Your task: Exactly the lines from the opening of the records through the line containing "return piece" should be copied, with both included.

☆ ☆ ☆ ☆ ☆ ☆ ☆

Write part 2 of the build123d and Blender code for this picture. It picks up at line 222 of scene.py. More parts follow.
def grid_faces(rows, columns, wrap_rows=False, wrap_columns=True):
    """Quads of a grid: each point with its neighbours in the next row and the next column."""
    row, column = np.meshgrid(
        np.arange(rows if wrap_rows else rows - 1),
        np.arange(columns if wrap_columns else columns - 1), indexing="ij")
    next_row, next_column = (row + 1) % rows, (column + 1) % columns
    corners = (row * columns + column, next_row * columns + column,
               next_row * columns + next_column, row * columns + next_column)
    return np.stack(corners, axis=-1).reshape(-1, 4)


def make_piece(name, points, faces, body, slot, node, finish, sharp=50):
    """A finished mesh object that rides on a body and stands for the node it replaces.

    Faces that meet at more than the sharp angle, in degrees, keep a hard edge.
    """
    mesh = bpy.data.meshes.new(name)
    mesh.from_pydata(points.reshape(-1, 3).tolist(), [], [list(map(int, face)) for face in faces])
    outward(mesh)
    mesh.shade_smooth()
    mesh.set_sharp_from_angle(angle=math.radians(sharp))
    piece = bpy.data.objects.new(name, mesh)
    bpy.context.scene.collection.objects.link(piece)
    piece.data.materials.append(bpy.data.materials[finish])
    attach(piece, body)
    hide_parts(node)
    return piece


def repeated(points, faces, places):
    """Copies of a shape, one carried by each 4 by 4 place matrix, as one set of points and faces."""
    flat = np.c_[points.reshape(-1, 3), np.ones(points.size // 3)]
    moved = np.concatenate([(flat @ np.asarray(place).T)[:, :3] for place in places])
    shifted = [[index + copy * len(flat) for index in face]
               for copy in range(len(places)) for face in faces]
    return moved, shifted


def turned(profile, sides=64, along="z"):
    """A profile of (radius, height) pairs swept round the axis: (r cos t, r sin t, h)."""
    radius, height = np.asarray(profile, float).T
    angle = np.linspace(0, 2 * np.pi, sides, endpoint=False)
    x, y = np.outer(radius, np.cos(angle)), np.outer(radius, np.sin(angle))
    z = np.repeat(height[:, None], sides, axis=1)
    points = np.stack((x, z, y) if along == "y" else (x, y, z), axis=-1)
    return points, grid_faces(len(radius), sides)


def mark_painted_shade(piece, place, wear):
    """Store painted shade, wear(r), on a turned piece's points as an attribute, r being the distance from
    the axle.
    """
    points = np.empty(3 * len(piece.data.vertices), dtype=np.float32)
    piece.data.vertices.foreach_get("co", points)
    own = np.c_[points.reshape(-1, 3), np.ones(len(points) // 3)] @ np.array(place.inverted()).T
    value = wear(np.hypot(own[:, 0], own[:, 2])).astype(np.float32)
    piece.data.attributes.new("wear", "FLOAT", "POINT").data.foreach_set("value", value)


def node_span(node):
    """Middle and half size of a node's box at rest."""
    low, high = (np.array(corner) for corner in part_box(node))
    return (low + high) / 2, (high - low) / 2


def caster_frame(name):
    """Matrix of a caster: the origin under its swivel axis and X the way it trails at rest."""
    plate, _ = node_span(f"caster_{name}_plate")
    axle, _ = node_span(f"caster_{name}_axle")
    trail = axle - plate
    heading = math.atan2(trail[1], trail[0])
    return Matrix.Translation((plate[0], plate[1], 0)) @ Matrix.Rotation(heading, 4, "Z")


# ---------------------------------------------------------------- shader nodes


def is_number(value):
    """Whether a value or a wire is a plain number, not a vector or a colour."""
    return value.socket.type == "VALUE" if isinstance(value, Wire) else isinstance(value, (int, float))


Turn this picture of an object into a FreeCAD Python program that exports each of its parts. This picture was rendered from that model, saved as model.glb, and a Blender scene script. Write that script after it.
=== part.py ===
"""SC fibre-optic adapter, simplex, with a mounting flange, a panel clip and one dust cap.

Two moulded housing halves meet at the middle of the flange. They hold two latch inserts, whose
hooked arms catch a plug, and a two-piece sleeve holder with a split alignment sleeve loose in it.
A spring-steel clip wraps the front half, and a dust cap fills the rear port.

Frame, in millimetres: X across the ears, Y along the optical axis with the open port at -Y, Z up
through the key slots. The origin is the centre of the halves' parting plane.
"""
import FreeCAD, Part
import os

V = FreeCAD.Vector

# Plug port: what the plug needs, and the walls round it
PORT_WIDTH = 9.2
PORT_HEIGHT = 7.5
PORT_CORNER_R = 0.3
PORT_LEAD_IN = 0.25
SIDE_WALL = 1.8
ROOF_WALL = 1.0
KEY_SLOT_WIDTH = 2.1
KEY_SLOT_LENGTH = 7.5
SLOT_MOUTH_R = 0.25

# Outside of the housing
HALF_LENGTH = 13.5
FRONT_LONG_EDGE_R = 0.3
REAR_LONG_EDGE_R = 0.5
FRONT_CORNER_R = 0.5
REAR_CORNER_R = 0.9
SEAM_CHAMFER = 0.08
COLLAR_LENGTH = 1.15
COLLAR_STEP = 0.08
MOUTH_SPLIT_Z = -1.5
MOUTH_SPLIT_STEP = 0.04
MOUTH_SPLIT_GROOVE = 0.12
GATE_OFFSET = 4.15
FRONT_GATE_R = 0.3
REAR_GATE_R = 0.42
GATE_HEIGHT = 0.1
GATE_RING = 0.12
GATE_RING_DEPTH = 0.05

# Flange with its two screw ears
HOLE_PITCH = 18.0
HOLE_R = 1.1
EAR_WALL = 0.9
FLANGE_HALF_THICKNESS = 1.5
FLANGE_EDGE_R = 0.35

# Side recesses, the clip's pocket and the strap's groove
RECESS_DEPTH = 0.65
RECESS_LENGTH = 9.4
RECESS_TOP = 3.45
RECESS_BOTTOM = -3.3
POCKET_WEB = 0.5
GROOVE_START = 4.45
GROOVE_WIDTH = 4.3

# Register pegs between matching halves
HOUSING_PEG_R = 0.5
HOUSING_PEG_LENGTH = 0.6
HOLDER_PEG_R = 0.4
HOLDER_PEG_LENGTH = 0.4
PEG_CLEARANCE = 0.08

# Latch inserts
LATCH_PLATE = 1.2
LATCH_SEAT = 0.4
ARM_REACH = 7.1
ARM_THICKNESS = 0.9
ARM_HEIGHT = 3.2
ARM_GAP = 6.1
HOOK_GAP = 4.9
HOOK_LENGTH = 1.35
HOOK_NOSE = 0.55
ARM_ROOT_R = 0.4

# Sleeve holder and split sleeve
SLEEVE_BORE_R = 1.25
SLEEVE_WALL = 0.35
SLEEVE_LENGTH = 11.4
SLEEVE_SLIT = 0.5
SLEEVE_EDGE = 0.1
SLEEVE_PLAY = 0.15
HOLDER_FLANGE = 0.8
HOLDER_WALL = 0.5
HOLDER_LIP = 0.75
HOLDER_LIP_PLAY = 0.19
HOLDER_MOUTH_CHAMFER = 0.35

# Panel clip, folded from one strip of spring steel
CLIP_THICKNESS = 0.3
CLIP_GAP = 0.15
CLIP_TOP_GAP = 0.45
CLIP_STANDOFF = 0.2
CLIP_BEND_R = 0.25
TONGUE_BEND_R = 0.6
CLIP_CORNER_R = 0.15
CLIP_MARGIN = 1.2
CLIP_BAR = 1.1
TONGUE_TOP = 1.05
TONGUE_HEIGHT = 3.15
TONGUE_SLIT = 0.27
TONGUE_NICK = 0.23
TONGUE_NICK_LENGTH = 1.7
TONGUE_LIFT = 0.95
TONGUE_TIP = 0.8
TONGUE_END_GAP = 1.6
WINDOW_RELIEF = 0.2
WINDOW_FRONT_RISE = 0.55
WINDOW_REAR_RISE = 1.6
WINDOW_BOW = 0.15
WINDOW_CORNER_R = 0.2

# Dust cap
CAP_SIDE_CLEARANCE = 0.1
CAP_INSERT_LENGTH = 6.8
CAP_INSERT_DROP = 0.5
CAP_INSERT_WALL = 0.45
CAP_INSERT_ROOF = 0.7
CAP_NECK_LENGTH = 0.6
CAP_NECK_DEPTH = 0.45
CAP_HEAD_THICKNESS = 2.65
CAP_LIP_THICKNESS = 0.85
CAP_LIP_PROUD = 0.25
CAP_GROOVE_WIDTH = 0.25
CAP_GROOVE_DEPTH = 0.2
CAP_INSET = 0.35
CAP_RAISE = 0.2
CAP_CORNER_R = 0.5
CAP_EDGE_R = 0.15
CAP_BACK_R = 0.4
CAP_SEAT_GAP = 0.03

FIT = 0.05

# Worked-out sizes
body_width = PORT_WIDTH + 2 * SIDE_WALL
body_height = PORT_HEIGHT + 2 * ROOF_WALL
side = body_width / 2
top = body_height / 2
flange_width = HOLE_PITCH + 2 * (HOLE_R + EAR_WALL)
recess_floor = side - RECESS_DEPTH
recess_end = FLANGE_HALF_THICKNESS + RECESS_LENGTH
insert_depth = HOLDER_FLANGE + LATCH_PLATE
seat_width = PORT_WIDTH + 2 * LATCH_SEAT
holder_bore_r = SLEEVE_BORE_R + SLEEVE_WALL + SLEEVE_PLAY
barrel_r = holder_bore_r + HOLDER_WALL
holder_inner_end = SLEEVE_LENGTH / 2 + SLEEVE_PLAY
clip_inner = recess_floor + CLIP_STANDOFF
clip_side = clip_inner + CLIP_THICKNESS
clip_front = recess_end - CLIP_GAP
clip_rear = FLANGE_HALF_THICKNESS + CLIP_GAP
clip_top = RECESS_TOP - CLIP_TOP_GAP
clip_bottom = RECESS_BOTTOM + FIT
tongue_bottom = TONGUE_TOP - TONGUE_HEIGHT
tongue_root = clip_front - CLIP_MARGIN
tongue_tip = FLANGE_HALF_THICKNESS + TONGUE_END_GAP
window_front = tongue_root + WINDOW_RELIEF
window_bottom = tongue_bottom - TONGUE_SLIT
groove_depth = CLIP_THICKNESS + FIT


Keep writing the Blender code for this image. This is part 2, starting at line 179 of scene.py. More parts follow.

☆ ☆ ☆ ☆ ☆ ☆ ☆

Task output:
Write part 2 of the build123d and Blender code for this picture. It picks up at line 222 of scene.py. More parts follow.
def grid_faces(rows, columns, wrap_rows=False, wrap_columns=True):
    """Quads of a grid: each point with its neighbours in the next row and the next column."""
    row, column = np.meshgrid(
        np.arange(rows if wrap_rows else rows - 1),
        np.arange(columns if wrap_columns else columns - 1), indexing="ij")
    next_row, next_column = (row + 1) % rows, (column + 1) % columns
    corners = (row * columns + column, next_row * columns + column,
               next_row * columns + next_column, row * columns + next_column)
    return np.stack(corners, axis=-1).reshape(-1, 4)


def make_piece(name, points, faces, body, slot, node, finish, sharp=50):
    """A finished mesh object that rides on a body and stands for the node it replaces.

    Faces that meet at more than the sharp angle, in degrees, keep a hard edge.
    """
    mesh = bpy.data.meshes.new(name)
    mesh.from_pydata(points.reshape(-1, 3).tolist(), [], [list(map(int, face)) for face in faces])
    outward(mesh)
    mesh.shade_smooth()
    mesh.set_sharp_from_angle(angle=math.radians(sharp))
    piece = bpy.data.objects.new(name, mesh)
    bpy.context.scene.collection.objects.link(piece)
    piece.data.materials.append(bpy.data.materials[finish])
    attach(piece, body)
    hide_parts(node)
    return piece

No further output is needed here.